Welcome to the forum, not the best club to be in but at least there is this forum to escape to and we all understand the trials and tribulations of diabetic life!!

I also doubt(but obvs can't confirm!) that you are pregnant, as Newbs has said, it would likely show up, did you use a first morning sample? And also from the sounds of your diagnosis it sounded stressful to say the least, you probably had and still have a lot of anxiety and unanswered stresses. With that said, your cortisone levels could be raised which would make it harder(not impossible) to get pregnant but I understand your frustration completely of just wanting to know either way!

Don't forget that when you do want a baby that blood control needs to be as close to perfect, regular testing, regular injections etc and to try to take a prescribed dose(from gp unfortunately) of Folic Acid, I won't go into scaring you of the reasons why but if you want to plan this then you want to give your baby the best shot of perfect health! 

If you are newly diagnosed and on the older novomix regime, it would not be the best for the pregnancy as it gives you less control and a mix of up&down readings is not good for baby.

I have a fab relationship with my DSN and consultants too! I hardly give my surgery any time (apart from needing my prescriptions!!)
My DSN actually gave me a new copy of the Ragar Hanas book, like you say it is a bit pricey, but it is extremely useful. I would deffo push for one, say that you know of other diabetics that have been given one(which won't be a lie as I have said that I have one!) or they maybe able to loan you one for a few weeks while you try to research and get to grips with your illness, which is pivotal in self management!!

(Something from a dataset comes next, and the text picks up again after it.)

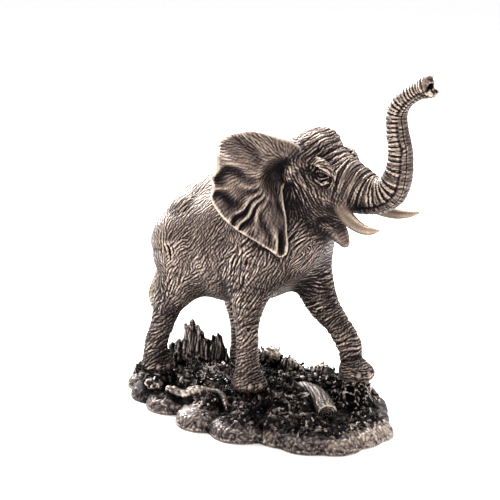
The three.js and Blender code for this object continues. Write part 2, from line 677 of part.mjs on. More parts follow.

Good luck, test again in a few days and pop on here to ask anything else or your welcome to PM me if preferred.


----------



## Monkey (May 29, 2012)

I'd go with what everyone else says - unlikely, but I'd keep testing every couple of days until your period shows up. Purely because if you ARE pregnant (especially being newly diagnosed) you need some very specialist care, quickly. I'd mention it next time you see a DSN / consultant tho.

Hope you're gradually getting the hang of things. It does get easier (well, less scary), altho I know that probably doesn't seem possible just now.


----------



## Marier (May 29, 2012)

Hi Zoey  and Welcome   I just recently moved from 6mm to 4 mm and love them  dont hurt as much and im not bruising as much either
Marie


----------



## zoeynewman (May 30, 2012)

Thank you everyone, its all really helpful and will take it on board.
It's so much better talking to people about stuff then it is trying to find the answers on google.
Will deffo need to ask to go to 4mm needles then


----------



## Robster65 (May 30, 2012)

Hi zoey. A belated welcome 

I hope you start to get some better attention from your team.

And I agree with what's been said about your body undergoing a fair amount of stress when you're first diagnosed, if only because of the dehydration and weight loss. 

Rob


----------



## zoeynewman (May 30, 2012)

Thank you


----------